Sie irren. Was die alten Digitalverweigerer leben, ist in Zukunft nur noch der Milliardärsoberklasse vergönnt. Sie lassen arbeiten. Also lassen sie auch die neuen Medien entwickeln und benutzen, geniessen aber selbst das Privileg, damit nicht persönlich behelligt zu werden. Und wenn sie es sich leisten können: ihre Kinder auch nicht. Viele lachen oder schütteln den Kopf über Chefs, die sich immer noch E-Mails ausdrucken lassen. Das ist nicht zum Auslachen, sondern zum Beneiden – wer sich das heute noch leisten kann, ist aus dem Gröbsten raus.
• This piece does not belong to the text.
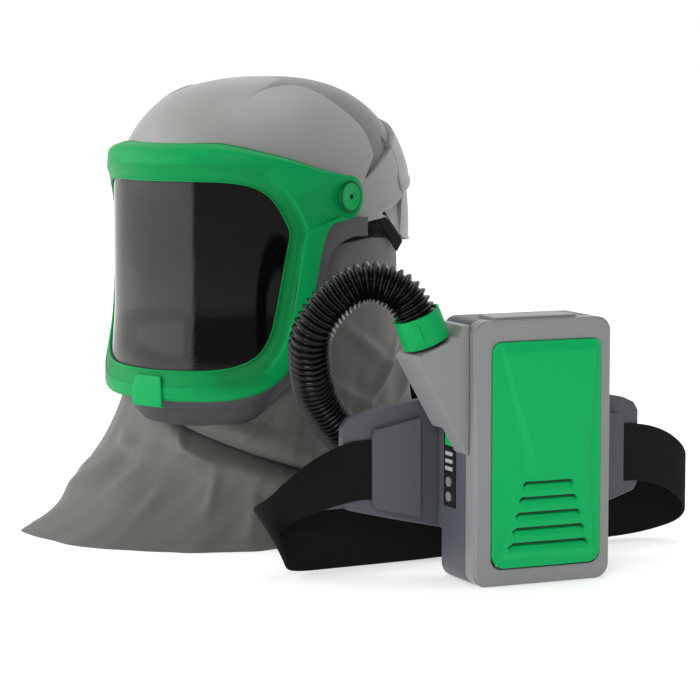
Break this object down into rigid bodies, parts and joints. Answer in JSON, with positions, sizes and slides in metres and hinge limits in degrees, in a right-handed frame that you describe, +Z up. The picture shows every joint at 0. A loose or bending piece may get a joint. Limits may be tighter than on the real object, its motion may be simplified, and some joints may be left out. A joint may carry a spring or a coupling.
{
  "type": "powered air respirator",
  "caption": "Loose-fitting respirator helmet with lift-up visor and neck cape, fed through a corrugated hose by a belt-worn filter blower.",
  "frame": {"origin": "centre of the footprint of the helmet, blower and belt, on the surface they stand on; the hose is not counted", "axes": "the helmet faces -Y, +Z is up, the wearer's left is +X"},
  "size_m": [0.55, 0.4142, 0.3992],
  "materials": {
    "shell": "satin",
    "green": "satin",
    "lens": "clear",
    "dark": "satin",
    "rubber": "matte",
    "hose": "glossy",
    "fabric": "coated",
    "webbing": "woven",
    "pad": "moulded",
    "case_dark": "satin",
    "case_light": "satin",
    "steel": "plain",
    "nylon": "plain",
    "red": "satin",
    "board": "plain"
  },
  "bodies": {
    "respirator": {"helmet_shell": "shell", "crown_duct_cover": "shell", "face_frame": "dark", "face_seal": "rubber", "pivot_pins": "steel", "pivot_washers": "nylon", "cape_front": "fabric", "cape_left": "fabric", "cape_right": "fabric", "nape_strap": "webbing", "neck_collar": "fabric", "headband": "dark", "crown_straps": "dark", "brow_pad": "rubber", "suspension_clips": "dark", "ratchet_housing": "dark", "air_channel": "dark", "inlet_socket": "dark", "helmet_cuff": "rubber", "breathing_hose": "hose", "hose_inner_cuff": "rubber", "outlet_duct": "case_light", "outlet_spigot": "dark", "rear_housing": "case_dark", "front_bezel": "case_light", "door_hinge_pin": "steel", "filter_gasket": "rubber", "filter_cartridge": "nylon", "pre_filter": "nylon", "fan_volute": "dark", "motor": "dark", "circuit_board": "board", "alarm_buzzer": "dark", "status_display": "dark", "housing_screws": "steel", "back_plate": "pad", "hip_pad_left": "pad", "hip_pad_right": "pad", "strap_guide_left": "pad", "strap_guide_right": "pad", "belt_webbing": "webbing", "buckle_socket": "dark", "buckle_plug": "dark", "strap_adjuster": "dark"},
    "visor": {"visor_frame": "green", "visor_lens": "lens", "lens_gasket": "rubber"},
    "left_pivot_cap": {"pivot_cap_left": "green"},
    "right_pivot_cap": {"pivot_cap_right": "green"},
    "size_knob": {"ratchet_knob": "dark", "ratchet_pinion": "nylon"},
    "bayonet_collar": {"hose_collar": "green"},
    "filter_door": {"filter_door": "green"},
    "door_latch": {"door_latch": "case_dark"},
    "fan_rotor": {"impeller": "nylon", "motor_shaft": "steel"},
    "battery": {"battery_pack": "dark"},
    "battery_latch": {"battery_latch": "red"},
    "power_button": {"power_button": "case_light"},
    "speed_button": {"speed_button": "case_light"}
  },
  "joints": [
    {"name": "visor_hinge", "type": "hinge", "parent": "respirator", "child": "visor", "pos_m": [-0.0963, -0.01934, 0.297], "axis": [-1, 0, 0], "range_deg": [0, 80]},
    {"name": "left_cap_turn", "type": "hinge", "parent": "visor", "child": "left_pivot_cap", "pos_m": [0.0277, -0.01934, 0.297], "axis": [1, 0, 0], "range_deg": [0, 90]},
    {"name": "right_cap_turn", "type": "hinge", "parent": "visor", "child": "right_pivot_cap", "pos_m": [-0.2203, -0.01934, 0.297], "axis": [-1, 0, 0], "range_deg": [0, 90]},
    {"name": "size_knob_turn", "type": "hinge", "parent": "respirator", "child": "size_knob", "pos_m": [-0.0963, 0.11466, 0.288], "axis": [0, 1, 0], "continuous": true},
    {"name": "collar_twist", "type": "hinge", "parent": "respirator", "child": "bayonet_collar", "pos_m": [0.18454, -0.11209, 0.189], "axis": [-0.1713, -0.3512, 0.9205], "range_deg": [0, 30]},
    {"name": "filter_door_hinge", "type": "hinge", "parent": "respirator", "child": "filter_door", "pos_m": [0.24884, -0.04777, 0.0172], "axis": [0.4384, 0.8988, 0], "range_deg": [0, 95]},
    {"name": "door_latch_press", "type": "slide", "parent": "respirator", "child": "door_latch", "axis": [0, 0, -1], "range_m": [0, 0.0015], "stiffness_N_per_m": 800, "springref_m": -0.001},
    {"name": "impeller_spin", "type": "hinge", "parent": "respirator", "child": "fan_rotor", "pos_m": [0.21588, -0.02501, 0.118], "axis": [-0.8988, 0.4384, 0], "continuous": true},
    {"name": "battery_slide", "type": "slide", "parent": "respirator", "child": "battery", "axis": [0.4384, 0.8988, 0], "range_m": [0, 0.1]},
    {"name": "battery_latch_press", "type": "slide", "parent": "battery", "child": "battery_latch", "axis": [0, 0, -1], "range_m": [0, 0.0015], "stiffness_N_per_m": 800, "springref_m": -0.001},
    {"name": "power_button_press", "type": "slide", "parent": "respirator", "child": "power_button", "axis": [0.4384, 0.8988, 0], "range_m": [0, 0.0012], "stiffness_N_per_m": 800, "springref_m": -0.001},
    {"name": "speed_button_press", "type": "slide", "parent": "respirator", "child": "speed_button", "axis": [0.4384, 0.8988, 0], "range_m": [0, 0.0012], "stiffness_N_per_m": 800, "springref_m": -0.001}
  ]
}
Was macht das mit unserem Charakter, unseren Sozialbeziehungen?

Das sind die oberflächlichen Skurrilitäten. Weniger beachtet und bisher kaum erforscht, weil diese Entwicklung noch zu jung ist, was das Neue mit uns, mit unserem Charakter und unseren Sozialbeziehungen macht. Die unbekannten Tiefenströmungen.
Sind die “(a)sozialen Netzwerke” Kreatoren/Erschaffer sozialer Beziehungen und Netzwerke – oder ihre Killer? Ist es Zufall, dass marodierende Faschisten mit ihnen effizienter umgehen, als Organisator*inn*en linker Solidarität? Liegt es an unterschiedlicher sozialer Basis und Tradition? Oder am Alter?

Einerseits gelten Nerds als männlich dominiert. Andererseits sind es Frauen, von den USA (#metoo) bis zum Iran (Antikopftuch-Bewegung auf Youtube, hier eine weitere Analyse von Charlotte Wiedemann) denen es gelingt, mit den neuen Medien soziale diskursmächtige Bewegungen zu kreieren.

Die IT-Industrie hat eine neue übersichtliche Milliardärsklasse mit sich gebracht, in China, Kalifornien und Sinsheim (Alterssitz: Potsdam). Denen ein globales Heer prekärer Dienstleister*innen, sowie Milliarden sich datenpolitisch nackig machender Nutzer*innen und Konsument*innen gegenübersteht. Wenn die merken, dass ihre Daten ihr ganzes Vermögen waren, das sie achtlos verschenkt haben und ihrer enteignet sind, dann ist es zu spät.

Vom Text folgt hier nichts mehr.